Philipp Rödel ist Pharmazeutn der St. Anna Apotheke. Viel los ist hier oft, aber derzeit wollen besonders viele Mückensprays. Doch vorsicht: Auf den ein oder anderen Wirkstoff kann man allergisch reagieren. Generell gilt: Nie mehr als 20 Prozent der Haut mit Mückenspray einreiben, ausreichend Zeit zwischen Sonnen- und Mückenspray lassen und bei eng anliegender Kleidung auch darunter einreiben.
- Diethyltoluamid (DEET) (z.B in Antibrumm forte, Azaron before, Exopic, Pellit) Der künstliche Wirkstoff hält Mücken zuverlässig fern, kann aber Kunststoffe angreifen – zum Beispiel Armbanduhren. Auch Schwangere sollten damit aufpassen, da DEET allergische Nebenwirkungen auslösen kann.
- Icaridin (z.B. in Autan Active, Autan Family) Dieser Wirkstoff ist recht hautverträglich, und hinterlässt keine Rückstände auf Kunststoffen oder Kleidung. Icaridin ist künstlich hergestellt. Sehr wirksam.
- Permethrin (z.B. in No Bite) Permethrin ist ein Insektizid und wird nicht auf die Haut, sondern auf die Kleidung aufgetragen. Unbedingt Kontakt zu Haut und Augen vermeiden!

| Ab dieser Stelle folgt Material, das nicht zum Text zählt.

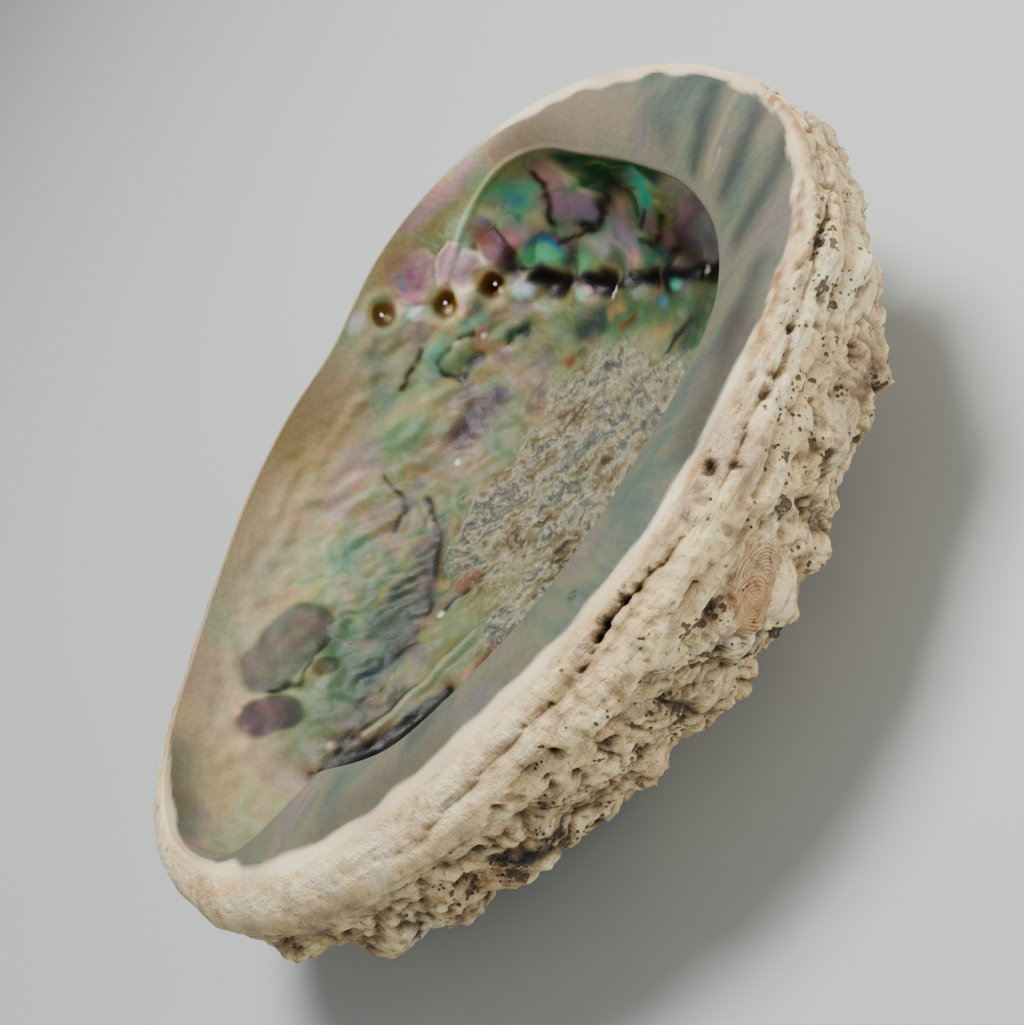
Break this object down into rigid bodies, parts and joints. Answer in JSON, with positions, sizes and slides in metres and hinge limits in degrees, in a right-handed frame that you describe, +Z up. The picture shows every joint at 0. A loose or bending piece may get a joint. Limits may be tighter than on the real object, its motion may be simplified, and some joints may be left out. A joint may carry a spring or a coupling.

Bei eng anliegender Kleidung aber sehr praktisch, da die Mücken sonst durch den Stoff durch beißen.
- P-Menthan ( z.B. in Anti Brumm) Dieser Wirkstoff ist natürlich und wird aus einer Eukalyptuspflanze gewonnen. Im Vergleich zu den künstlichen Wirkstoffen ist er weniger wirksam, aber auch keine Chemie-Bombe.
- Etherische Öle (z.B. Contra Mück, Djungel Deo) Die pflanzlichen Öle sind nicht unbedenklich. Vor allem bei Sonne können sie sehr hautreizend sein. Außerdem ziehen sie schnell in die Haut ein und schützen nur sehr kurz. So verlockend es auch ist, mit einem etherischen Öl die Plagegeister fern zu halten, es gibt bessere Lösungen.